Saturday 23rd November 2013

Finally today was the day that the World got to see the Doctor Who 50th anniversary episode, (yes I am geek) it was amazing and it was so cool to see Tom Baker in it. Seeing as I am not doing anything tomorrow and there isn't going to be anything interesting on tv I think I will end up watching it again on the bbc iplayer a few times.

So my health has been getting more and more crappy by the day, first it started off with pain in my stomach but now my joints hurt, especially my hands. If things keep going the way they are might have to cave in and get the evil tablets aka prednisolone (steroids).


Wednesday, 20 November 2013

Tuesday 19th November 2013

So today we had our first snowfall of the winter, it wasn't that much but I love snow so it made my mood a bit brighter.
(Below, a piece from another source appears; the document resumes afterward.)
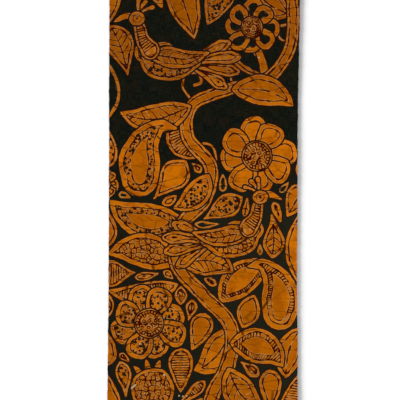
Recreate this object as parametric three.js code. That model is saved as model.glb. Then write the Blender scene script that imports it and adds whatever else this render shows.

As per normal everybody of course start's to moan about the snow but really there wasn't anything for them to moan about it was just a light covering.

Last night I decided to try and read books again. Ever since I was prescribed citalopram 2 years ago my head has had this fuzzy feeling and I haven't been able to concentrate on things but since I weaned myself off them I have noticed that my concentration is improving so why not try to read again. Before I started taking the citalopram I did a lot of reading because it was a way to forget about all the crap I was dealing with in my life, I can honestly not wait until my concentration returns fully and I am able to escape into books.


Tuesday, 19 November 2013

Monday 18th November 2013

So my sleeping pattern is all messed up again after Friday. I had to get up early on Friday because I had the hospital appointment and late in the afternoon I decided to have a nap because I was so tired but of course it was a stupid idea because I slept from 4 to 9pm and that meant I was able unable to get to sleep at night.

Also after being at the hospital I have been so stressed about what is going to happen with this fistula. I have been trying to keep myself busy but as soon as I stop doing things I start stressing and worrying about it again, why can't I just switch my brain off.


Friday, 15 November 2013

Friday 15th November 2013

So today I saw my colorectal (bowel) surgeon and it went pretty much as expect. At the beginning of next year she is going to take me in as a day case to clean up the wound and take away the over granulation tissue, also when I am in she is going to try and find the fistula that showed up on the MRI scan.

Today when I was at my appointment I also mentioned that I didn't want anymore oesophageal dilation's but I was told that it was not a good idea to stop doing them. So when I got home this afternoon I phoned my GI consultant's secretary to get another oesophageal dilation arranged, fingers crossed that I will get it done before Christmas.